Two-Stage Diffusion Models: Better Image Synthesis by Explicitly Modeling Semantics
We advocate for two-stage diffusion models that first sample an embedding describing the semantics of an image, and then the pixel values.
摘要
评审与讨论
This paper introduces a two-stage approach, 2SDM, for sampling from diffusion models. The goal is to improve the performance of unconditional generation, which has a gap in performance compared to conditional generation. In the first stage, an auxiliary diffusion model is used to generate an embedding, which is subsequently used in the second stage by a conditional diffusion model to synthesize an image. The authors demonstrate that 2SDM yields better performance across almost all experiments in terms of quality and diversity with little to no increase in sampling speed.
优点
- The proposed two-stage approach is straightforward, extending UnCLIP to the unconditional setting.
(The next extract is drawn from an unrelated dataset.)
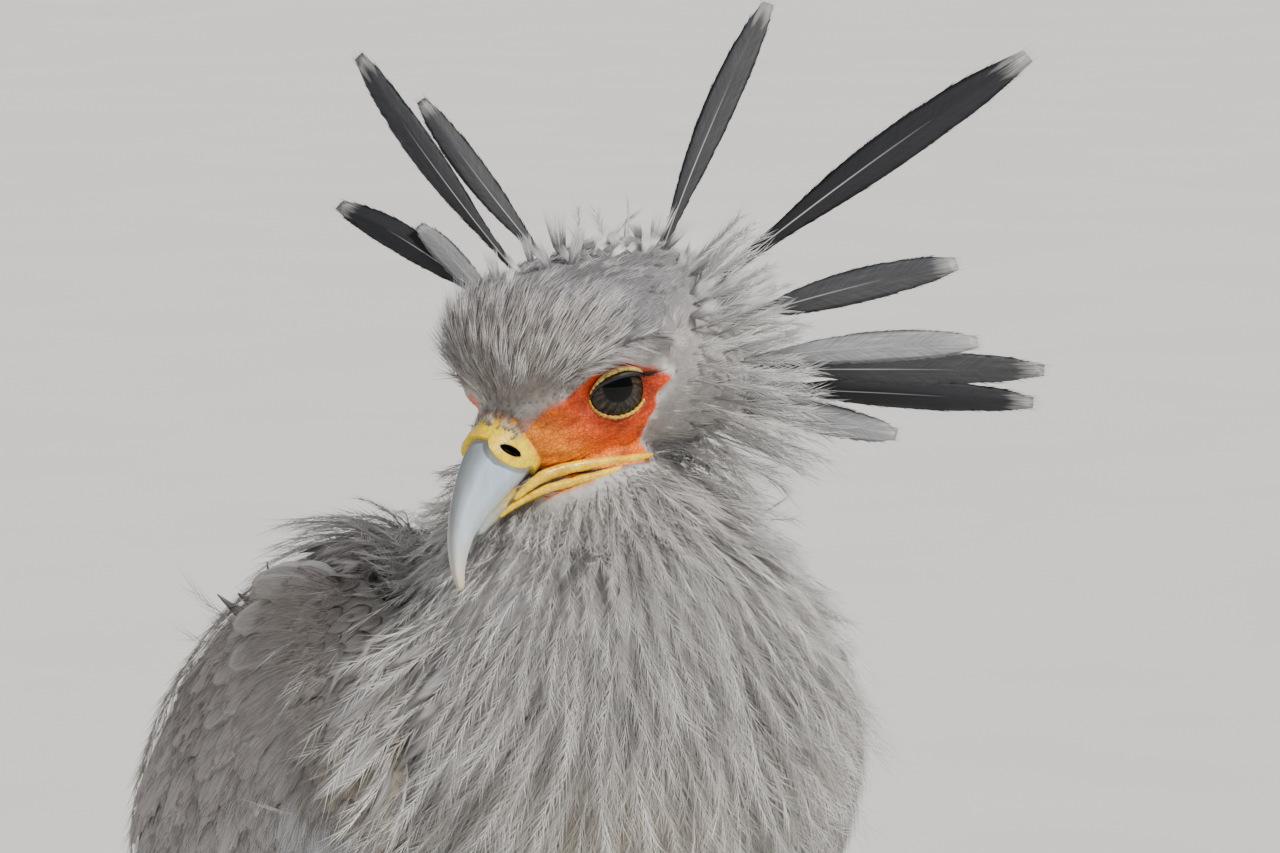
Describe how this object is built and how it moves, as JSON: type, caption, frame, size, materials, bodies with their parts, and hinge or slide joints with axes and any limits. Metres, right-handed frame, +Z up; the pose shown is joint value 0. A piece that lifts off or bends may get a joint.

- The authors provide some context and insight into what it means for conditional generation to be better than unconditional generation, and why this may be the case.
- Experiments demonstrate superior performance over the baselines with negligible impact on the sampling speed.
缺点
While the method is straightforward, the paper is a bit difficult to understand overall. The finer details are unclear. For example:
- It is unclear what the authors mean when they mention "discarding" the conditional embedding y after sampling.
- The details about the auxiliary model in Section 4 are unclear. For example, what is a_\sigma? Maybe reiterating some of the variables in Equation 4 would be helpful, too.
- In the results overview of Section 5, the authors describe that Figure 4 (which seems to actually be referring to Figure 5) "compares against 'Class-cond', which is an ablation of 2SDM that applies to unconditional tasks". Given the label "Class-cond" it seems more intuitive that this would refer to the "lightly-conditional" task instead.
问题
- For explicit clarification, are the two models (auxiliary and conditional image) trained sequentially?
- The authors mention that they did not use classifier-free guidance in their results, which is common practice for diffusion sampling. It would be helpful to get some sense of how it affects the quality of the outputs.
- The experimental results are compelling and the method is straightforward, but the paper could greatly benefit from clearer communication of the proposed ideas and details.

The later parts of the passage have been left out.